▶ Task statement:
Line by line, reproduce exactly the beginning of the listing below, ending with the line that contains "return ring - service_holes()" and adding nothing.

▶ Collected data:

-- START --

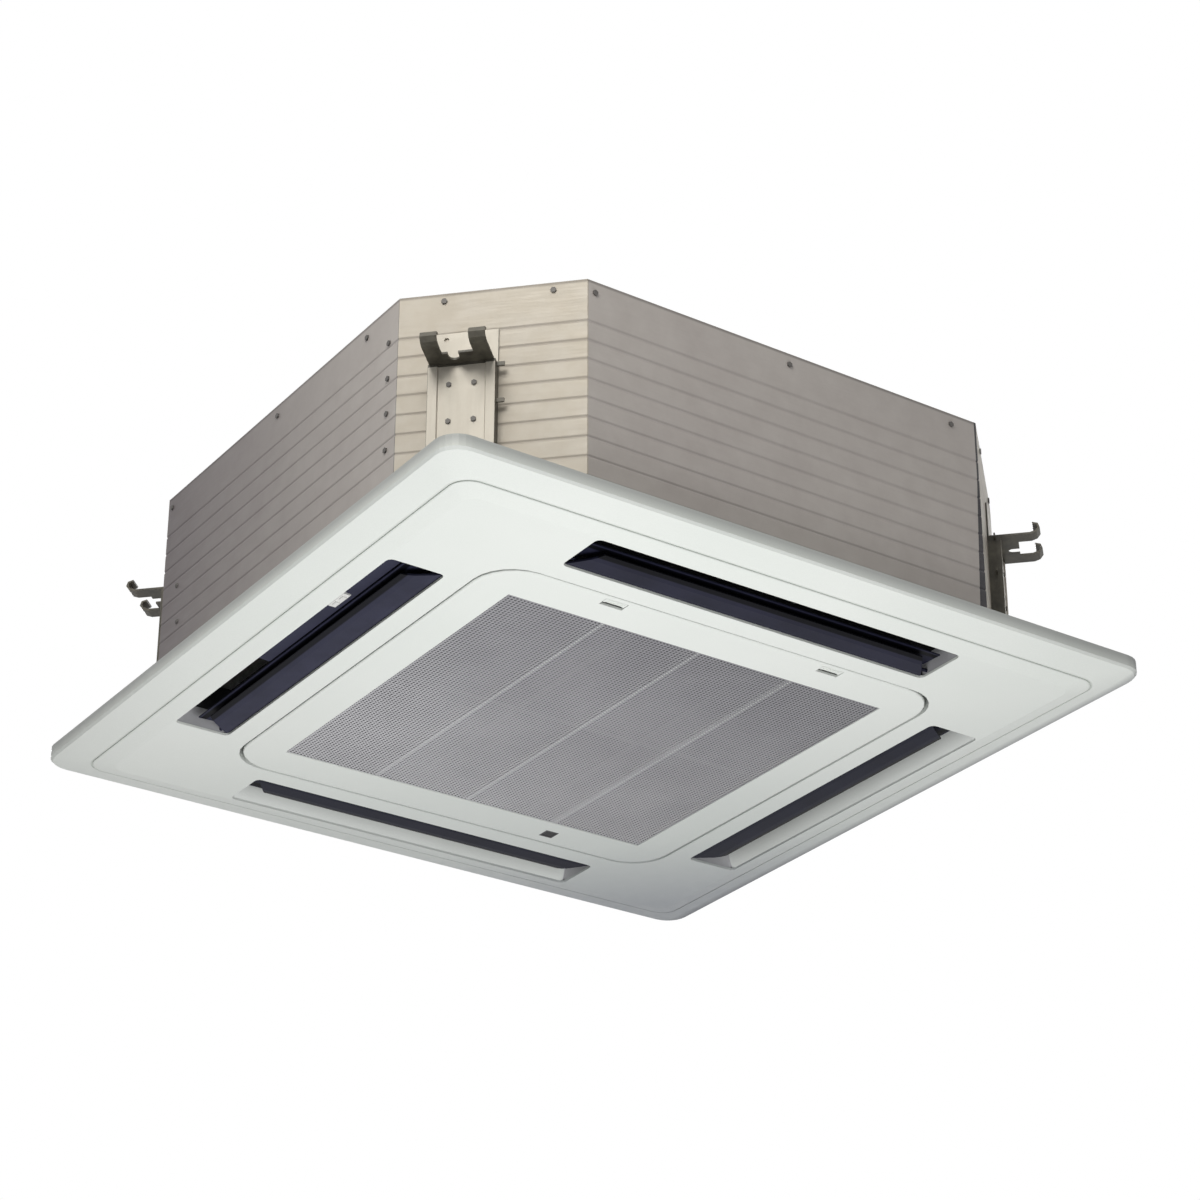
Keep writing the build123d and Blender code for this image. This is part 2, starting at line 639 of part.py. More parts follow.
def bracket_rivets():
    rivets = []
    start = -BODY_DIAGONAL - CHANNEL_DEPTH + CHANNEL_STEP
    for z in RIVET_Z:
        for x in (-BRACKET_ALONG - 14, -BRACKET_ALONG + 14):
            rivet = prism(6, 3.2, (x, start, z), (x, start - 1.6, z))
            rivets.append(rivet.rotate(Axis.Z, -45))
    rivets += [mirror(r, Plane.YZ) for r in rivets]
    rivets += [mirror(r, Plane.XZ) for r in rivets]
    return group([at_casing(r) for r in rivets])


def casing_insulation():
    ring = at_casing(slab(octagon(3.2) - octagon(9), FRAME_TOP_Z, CASING_TOP_Z - 18))
    return ring - service_holes()


def service_holes():
    """What is cut from the (+X, +Y) chamfer for the pipes."""
    holes = pin_hole(DRAIN_R - 1, *chamfer_line(*DRAIN_AT, -40, 10))
    holes += prism(PIN_SIDES, LIQUID_R + 3, *chamfer_line(*LIQUID_AT, -40, 10))
    holes += prism(PIN_SIDES, GAS_R + 3, *chamfer_line(*GAS_AT, -40, 10))
    return holes + prism(PIN_SIDES, CABLE_R + 2.5, *chamfer_line(*CABLE_AT, -40, 10))


# ---- drain tray, coil and bell mouth ---------------------------------------------------------


def outlet_frame():
    """The foam frame that fills the foot of the casing and carries the four air ducts."""
    frame = at_casing(slab(octagon(3.2), PAN_LOW_Z, FRAME_TOP_Z))
    frame -= slab(chamfered(TRAY_OUT, TRAY_LEG), 0, PAN_TOP_Z)
    end = SLOT_HALF + 0.5
    for turns in range(4):
        duct = block(-end, end, -(SLOT_OUT - 6), -DUCT_IN, 0, PAN_TOP_Z)
        frame -= quarter(duct, turns)
    return frame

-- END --

▶ Exercise response:
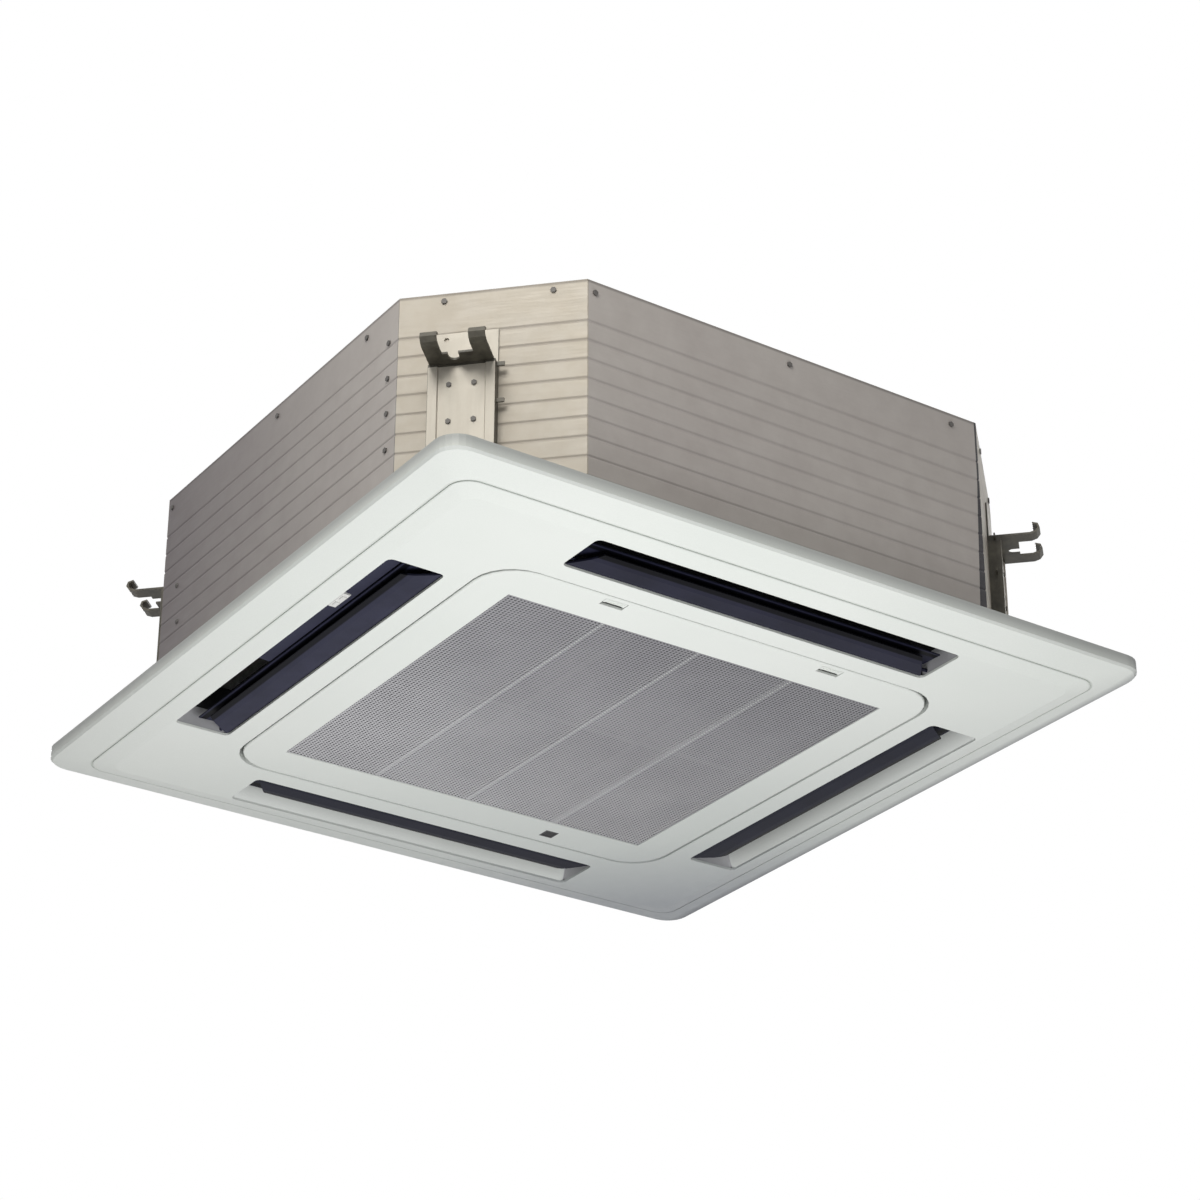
Keep writing the build123d and Blender code for this image. This is part 2, starting at line 639 of part.py. More parts follow.
def bracket_rivets():
    rivets = []
    start = -BODY_DIAGONAL - CHANNEL_DEPTH + CHANNEL_STEP
    for z in RIVET_Z:
        for x in (-BRACKET_ALONG - 14, -BRACKET_ALONG + 14):
            rivet = prism(6, 3.2, (x, start, z), (x, start - 1.6, z))
            rivets.append(rivet.rotate(Axis.Z, -45))
    rivets += [mirror(r, Plane.YZ) for r in rivets]
    rivets += [mirror(r, Plane.XZ) for r in rivets]
    return group([at_casing(r) for r in rivets])


def casing_insulation():
    ring = at_casing(slab(octagon(3.2) - octagon(9), FRAME_TOP_Z, CASING_TOP_Z - 18))
    return ring - service_holes()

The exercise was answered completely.